There is hardly a single fact in the whole range of sociological knowledge that does not support the conclusion that the race was social before it was human, and that its social qualities were the chief means of developing its human nature.

On the other hand, Professor Ward rejects the conclusions of Aristotle and Darwin, holding in express opposition to them both that man was not originally a social animal, but "that he was descended from an animal that was not even gregarious by instinct, and that human society. . . . is purely a product of his reason, and arose by insensible degrees, pari passu, with the development of his brain." No disagreement could be more radical than this. The Darwinists hold that socialization developed the human brain; the anti-Darwinists hold that the human brain developed socialization. No wonder, then, that, lacking any base of operations, the movement is nothing more than desultory roving in all directions.

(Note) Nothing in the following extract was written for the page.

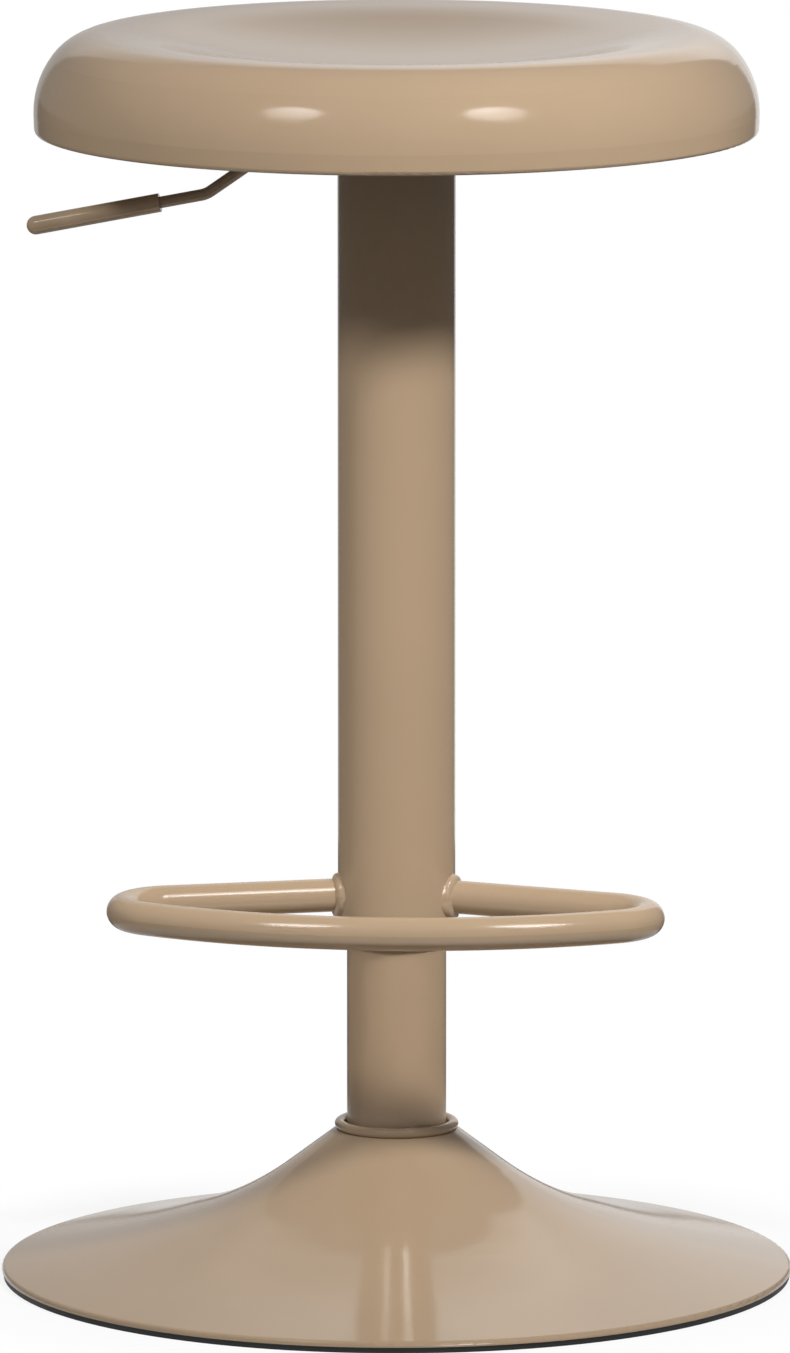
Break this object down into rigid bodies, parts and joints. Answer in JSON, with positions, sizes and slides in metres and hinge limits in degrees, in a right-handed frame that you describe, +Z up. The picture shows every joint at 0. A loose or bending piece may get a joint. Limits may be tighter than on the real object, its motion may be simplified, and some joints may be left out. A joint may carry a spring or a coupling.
{
  "type": "adjustable swivel stool",
  "caption": "Height-adjustable swivel stool: dished round sheet-steel seat on a sliding sleeve with D-shaped footrest and release lever, over a fixed column on a round trumpet base",
  "frame": {"origin": "floor level on the column axis, centre of the round base", "axes": "+Z up along the column; the footrest's front bar is towards -Y; the release lever points towards -X"},
  "size_m": [0.405, 0.405, 0.64],
  "materials": {
    "tan_paint": "glossy powder coat",
    "tan_grip": "smooth gloss",
    "black_rubber": "matte",
    "bush_plastic": "moulded",
    "dark_paint": "satin black",
    "bright_steel": "ground",
    "zinc_steel": "zinc plated"
  },
  "bodies": {
    "base": {"base_shell": "tan_paint", "base_rubber_ring": "black_rubber", "base_inner_plate": "zinc_steel", "base_spring_washer": "zinc_steel", "base_nut": "zinc_steel", "column_collar": "tan_paint", "column_foot": "zinc_steel", "column_tube": "tan_paint", "column_guide_bush": "bush_plastic", "thrust_washer_lower": "bright_steel"},
    "bearing_cage": {"thrust_ball_cage": "bush_plastic", "thrust_balls": "bright_steel"},
    "spindle": {"piston_rod": "bright_steel", "piston_head": "zinc_steel", "thrust_washer_upper": "bright_steel", "rubber_buffer": "black_rubber", "shoulder_washer": "zinc_steel", "rod_end_washer": "zinc_steel", "retaining_clip": "zinc_steel"},
    "carriage": {"gas_cylinder": "dark_paint", "rod_gland": "zinc_steel", "valve_body": "zinc_steel", "taper_socket": "tan_paint", "sleeve_tube": "tan_paint", "sleeve_screws": "zinc_steel", "sleeve_glide_ring": "bush_plastic", "footrest_bar": "tan_paint", "footrest_welds": "tan_paint", "mechanism_housing": "tan_paint", "lever_bracket": "dark_paint", "lever_pivot_pin": "zinc_steel", "seat_plate": "dark_paint", "seat_reinforcement": "dark_paint", "weld_nuts": "zinc_steel", "seat_bolts": "zinc_steel", "seat_washers": "zinc_steel", "seat_shell": "tan_paint"},
    "lever": {"lever_rod": "tan_paint", "lever_grip": "tan_grip"},
    "release_button": {"release_pin": "zinc_steel"}
  },
  "joints": [
    {"name": "seat_swivel", "type": "hinge", "parent": "base", "child": "spindle", "pos_m": [0, 0, 0.062], "axis": [0, 0, 1], "continuous": true},
    {"name": "seat_lift", "type": "slide", "parent": "spindle", "child": "carriage", "axis": [0, 0, 1], "range_m": [-0.09, 0.12]},
    {"name": "bearing_cage_spin", "type": "hinge", "parent": "base", "child": "bearing_cage", "pos_m": [0, 0, 0.062], "axis": [0, 0, 1], "continuous": true},
    {"name": "lever_lift", "type": "hinge", "parent": "carriage", "child": "lever", "pos_m": [-0.02, 0, 0.5953], "axis": [0, 1, 0], "range_deg": [0, 8], "stiffness_Nm_per_rad": 4, "springref_deg": -20.05},
    {"name": "release_pin_press", "type": "slide", "parent": "carriage", "child": "release_button", "axis": [0, 0, -1], "range_m": [0, 0.00294]}
  ],
  "couplings": [
    {"joint": "bearing_cage_spin", "follows": "seat_swivel", "ratio": 0.5},
    {"joint": "release_pin_press", "follows": "lever_lift", "m_per_rad": 0.021}
  ]
}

The unsystematic character of the movement accounts for its marked tendency to fall into errors, that might be avoided by recourse to established science. Sir Frederick Pollock, in his History of the Science of Politics, remarks that "after Burke it was impossible for anyone in England to set up the social contract again, either in Rousseau's or in Locke's form, for any effectual purpose." But sociologists in America do that very thing. Sociological discussion of the nature of government reads like an ardent revival of Rousseau's political philosophy. Professor Ward, in his Dynamic Sociology (Vol. II, pp. 212 f.), argues that government was originally a system of imposture:

It is evident that man in a supposed unrestrained state, in which none of his own race have the power to deprive him of any pleasure which he may seek, and be able to secure, would be far happier than in a condition where half of his desires which might otherwise be gratified are forbidden that gratification by the laws of government.

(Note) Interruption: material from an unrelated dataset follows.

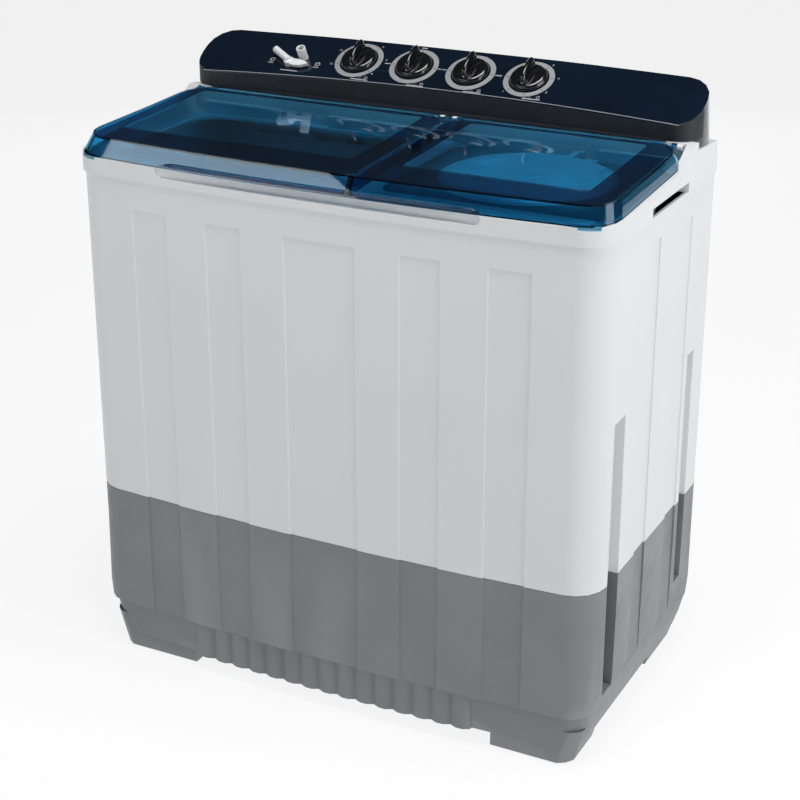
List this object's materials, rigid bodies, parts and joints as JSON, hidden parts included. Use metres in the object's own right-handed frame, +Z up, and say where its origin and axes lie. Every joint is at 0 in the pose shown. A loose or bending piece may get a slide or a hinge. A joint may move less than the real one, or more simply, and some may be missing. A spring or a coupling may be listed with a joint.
{
  "type": "twin tub washer",
  "caption": "Free-standing twin tub washing machine with a wash tub and a spin basket side by side under hinged clear lids and a rear console of rotary controls.",
  "frame": {"origin": "on the floor under the middle of the machine", "axes": "+X to the right seen from the front (spin side), +Y to the rear, +Z up; the front faces -Y"},
  "size_m": [0.886, 0.529, 0.9881],
  "materials": {
    "white": "satin white moulded plastic",
    "grey": "satin grey moulded plastic",
    "navy": "high gloss navy plastic",
    "lid_blue": "clear dark blue plastic",
    "knob_black": "gloss black plastic",
    "rubber": "matt black rubber",
    "silver": "brushed can",
    "steel": "machined steel",
    "galvanised": "zinc plated sheet",
    "natural": "natural white plastic"
  },
  "bodies": {
    "root": {"base_shell": "grey", "upper_cabinet": "white", "rear_cover": "white", "drain_outlet": "natural", "power_cord_gland": "rubber", "top_deck": "white", "wash_tub": "white", "overflow_cover": "white", "lint_filter": "natural", "wash_bearing_housing": "galvanised", "wash_shaft_seal": "rubber", "motor_plate": "galvanised", "wash_motor": "steel", "drive_belt": "rubber", "motor_capacitor": "silver", "spin_outer_tub": "white", "spin_bellows_seal": "rubber", "spin_motor": "steel", "drain_valve_body": "natural", "console_fascia": "navy", "console_housing": "navy", "wash_timer": "natural", "wash_selector_switch": "natural", "spin_timer": "natural", "inlet_port": "white", "foot_pad_front_left": "rubber", "foot_pad_front_right": "rubber", "foot_pad_rear_left": "rubber", "foot_pad_rear_right": "rubber", "rear_cover_screw_1": "steel", "rear_cover_screw_2": "steel", "rear_cover_screw_3": "steel", "rear_cover_screw_4": "steel", "wash_lid_pin_left": "steel", "wash_lid_pin_right": "steel", "spin_lid_pin_left": "steel", "spin_lid_pin_right": "steel", "spin_motor_spring_front": "steel", "spin_motor_spring_rear_left": "steel", "spin_motor_spring_rear_right": "steel"},
    "wash_lid": {"wash_lid": "lid_blue"},
    "spin_lid": {"spin_lid": "lid_blue"},
    "spin_inner_lid": {"spin_inner_lid": "white"},
    "wash_drive": {"pulsator": "natural", "pulsator_screw": "steel", "wash_shaft": "steel", "wash_pulley": "galvanised"},
    "wash_motor_rotor": {"wash_motor_shaft": "steel", "motor_pulley": "galvanised"},
    "spin_rotor": {"spin_basket": "natural", "basket_balance_ring": "natural", "spin_shaft": "steel", "brake_drum": "galvanised"},
    "wash_timer_knob": {"wash_timer_knob": "knob_black"},
    "wash_selector_knob": {"wash_selector_knob": "knob_black"},
    "drain_selector_knob": {"drain_selector_knob": "knob_black"},
    "spin_timer_knob": {"spin_timer_knob": "knob_black"},
    "inlet_selector": {"inlet_selector": "white"},
    "drain_valve_plunger": {"drain_valve_plunger": "rubber"},
    "brake_lever": {"brake_lever": "galvanised"}
  },
  "joints": [
    {"name": "wash_lid_hinge", "type": "hinge", "parent": "root", "child": "wash_lid", "pos_m": [-0.196, 0.08, 0.893], "axis": [-1, 0, 0], "range_deg": [0, 75]},
    {"name": "spin_lid_hinge", "type": "hinge", "parent": "root", "child": "spin_lid", "pos_m": [0.244, 0.08, 0.893], "axis": [-1, 0, 0], "range_deg": [0, 75]},
    {"name": "spin_inner_lid_hinge", "type": "hinge", "parent": "root", "child": "spin_inner_lid", "pos_m": [0.238, 0.082, 0.86], "axis": [-1, 0, 0], "range_deg": [0, 69]},
    {"name": "pulsator_spin", "type": "hinge", "parent": "root", "child": "wash_drive", "pos_m": [-0.19, -0.005, 0.384], "axis": [0, 0, 1], "continuous": true},
    {"name": "wash_motor_spin", "type": "hinge", "parent": "root", "child": "wash_motor_rotor", "pos_m": [-0.028, 0.04, 0.224], "axis": [0, 0, 1], "continuous": true},
    {"name": "spin_basket_spin", "type": "hinge", "parent": "root", "child": "spin_rotor", "pos_m": [0.238, -0.02, 0.405], "axis": [0, 0, 1], "continuous": true},
    {"name": "wash_timer_turn", "type": "hinge", "parent": "root", "child": "wash_timer_knob", "pos_m": [-0.15, 0.14701, 0.95323], "axis": [0, 0.4839, -0.8751], "range_deg": [0, 300]},
    {"name": "wash_selector_turn", "type": "hinge", "parent": "root", "child": "wash_selector_knob", "pos_m": [-0.05, 0.14701, 0.95323], "axis": [0, 0.4839, -0.8751], "range_deg": [-60, 60]},
    {"name": "drain_selector_turn", "type": "hinge", "parent": "root", "child": "drain_selector_knob", "pos_m": [0.05, 0.14701, 0.95323], "axis": [0, 0.4839, -0.8751], "range_deg": [0, 90]},
    {"name": "spin_timer_turn", "type": "hinge", "parent": "root", "child": "spin_timer_knob", "pos_m": [0.15, 0.14701, 0.95323], "axis": [0, 0.4839, -0.8751], "range_deg": [0, 270]},
    {"name": "inlet_selector_turn", "type": "hinge", "parent": "root", "child": "inlet_selector", "pos_m": [-0.268, 0.12425, 0.94065], "axis": [0, 0.4839, -0.8751], "range_deg": [0, 30]},
    {"name": "drain_valve_lift", "type": "slide", "parent": "root", "child": "drain_valve_plunger", "axis": [0, 0, 1], "range_m": [0, 0.012]},
    {"name": "brake_lever_swing", "type": "hinge", "parent": "root", "child": "brake_lever", "pos_m": [0.33, -0.08, 0.317], "axis": [0, 0, -1], "range_deg": [0, 6]}
  ],
  "couplings": [
    {"joint": "wash_motor_spin", "follows": "pulsator_spin", "ratio": 4},
    {"joint": "spin_inner_lid_hinge", "follows": "spin_lid_hinge", "ratio": 0.92},
    {"joint": "brake_lever_swing", "follows": "spin_lid_hinge", "ratio": 0.08},
    {"joint": "drain_valve_lift", "follows": "drain_selector_turn", "m_per_rad": 0.0076394}
  ]
}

What is this but Rousseau's state of nature? If Darwin be right, in this "unrestrained state" we should not find men at all; perhaps

not even animals so closely akin to men as the anthropoid apes. But Professor Ward makes this hypothetical state of nature the basis of his argument:

Having arrived at a rational conception of what kind of a being man was before any society existed-that ie, before the essential condition of society, populousness, existed-we are better able to understand how society and government should have come about.

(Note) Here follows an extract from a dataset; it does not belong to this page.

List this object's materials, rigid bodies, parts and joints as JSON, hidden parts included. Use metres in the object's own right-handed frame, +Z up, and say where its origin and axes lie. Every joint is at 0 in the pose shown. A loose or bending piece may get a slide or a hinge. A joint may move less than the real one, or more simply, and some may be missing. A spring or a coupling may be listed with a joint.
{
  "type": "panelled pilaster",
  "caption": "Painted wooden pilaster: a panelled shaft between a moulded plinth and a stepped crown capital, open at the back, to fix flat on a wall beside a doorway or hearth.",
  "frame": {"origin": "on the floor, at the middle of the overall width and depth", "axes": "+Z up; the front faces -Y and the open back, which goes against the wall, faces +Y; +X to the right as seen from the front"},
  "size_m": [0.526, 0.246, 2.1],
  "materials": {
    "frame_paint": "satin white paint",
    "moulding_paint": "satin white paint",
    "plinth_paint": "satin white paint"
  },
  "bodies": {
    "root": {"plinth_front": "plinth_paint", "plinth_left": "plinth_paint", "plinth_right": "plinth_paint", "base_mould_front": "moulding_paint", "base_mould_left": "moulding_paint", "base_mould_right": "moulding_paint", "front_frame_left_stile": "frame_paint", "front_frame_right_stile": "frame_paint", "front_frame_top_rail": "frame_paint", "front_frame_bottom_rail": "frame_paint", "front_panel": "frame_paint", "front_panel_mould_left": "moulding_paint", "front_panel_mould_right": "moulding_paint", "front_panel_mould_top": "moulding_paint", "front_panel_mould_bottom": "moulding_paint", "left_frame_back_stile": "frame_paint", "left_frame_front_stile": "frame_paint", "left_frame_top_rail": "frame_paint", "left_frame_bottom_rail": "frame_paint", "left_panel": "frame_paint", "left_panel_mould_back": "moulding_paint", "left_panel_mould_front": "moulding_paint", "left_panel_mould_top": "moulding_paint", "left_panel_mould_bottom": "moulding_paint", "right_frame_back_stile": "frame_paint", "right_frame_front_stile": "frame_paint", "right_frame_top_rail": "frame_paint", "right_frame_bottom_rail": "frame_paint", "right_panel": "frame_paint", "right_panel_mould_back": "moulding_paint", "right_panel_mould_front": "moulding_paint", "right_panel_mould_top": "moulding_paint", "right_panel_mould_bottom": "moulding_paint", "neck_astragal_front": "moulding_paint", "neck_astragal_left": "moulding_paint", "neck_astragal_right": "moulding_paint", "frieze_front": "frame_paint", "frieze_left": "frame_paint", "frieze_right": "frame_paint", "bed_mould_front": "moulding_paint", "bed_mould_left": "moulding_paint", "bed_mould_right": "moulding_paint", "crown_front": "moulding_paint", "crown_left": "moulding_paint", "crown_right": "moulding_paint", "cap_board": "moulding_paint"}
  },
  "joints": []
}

If man was in a state of happiness when there was no government to restrain his impulses, he was defrauded in some way when government was instituted. Hence Professor Ward concludes that government is essentially a usurpation:

It must have been the emanation of a single brain or of a few concerting minds, the special exercise of a particular kind of cunning or sagacity, whereby certain individuals, intent on securing the gratification of the special passion known as love of power, devised a plan or scheme of gov

ernment.

If this be so, then government is a thing to be got rid of as soon as possible. That is just what Professor Ward holds to be the end of social effort and the blessed consummation of the labors of sociologists. What men and women are struggling to attain is "freedom to do as their desires prompt them, and to be their own judge of the rightfulness and justness of their actions." Hence robust sociologists contend that we should all be as free to find our affinities as cats or dogs. Suggestions of trial marriage are made simply as a temporary palliative of an enslaving institution. The trouble with divorce laws is not that they are loose, but that there should be any laws at all. Human beings should be free to mate as they please, and separate as they please, like other animals enjoying their natural freedom.

We have here an instance of what is a striking characteristic of sociology. It gives a hospitable reception to notions examined, discredited, and rejected by established science. After a hard struggle political science has got rid of the noxious fallacies generated by French ideology in the eighteenth century. They now reappear as doctrines propounded by sociology. And so, likewise, in other branches of science, sociology appears as an interloper, proclaiming that the work must all be done over again, and so it starts to rake the refuse heap. It is a whimsical situation. Sociology admits that it has really no scientific credentials, and yet it claims sovereign authority in the field of science. Professor

Edward A. Ross, of the University of Nebraska, in his Foundations of Sociology, says: "It aspires to nothing less than the suzerainty of the special social sciences. It expects them to surrender their autonomy and become dependencies, nay, even provinces of sociology."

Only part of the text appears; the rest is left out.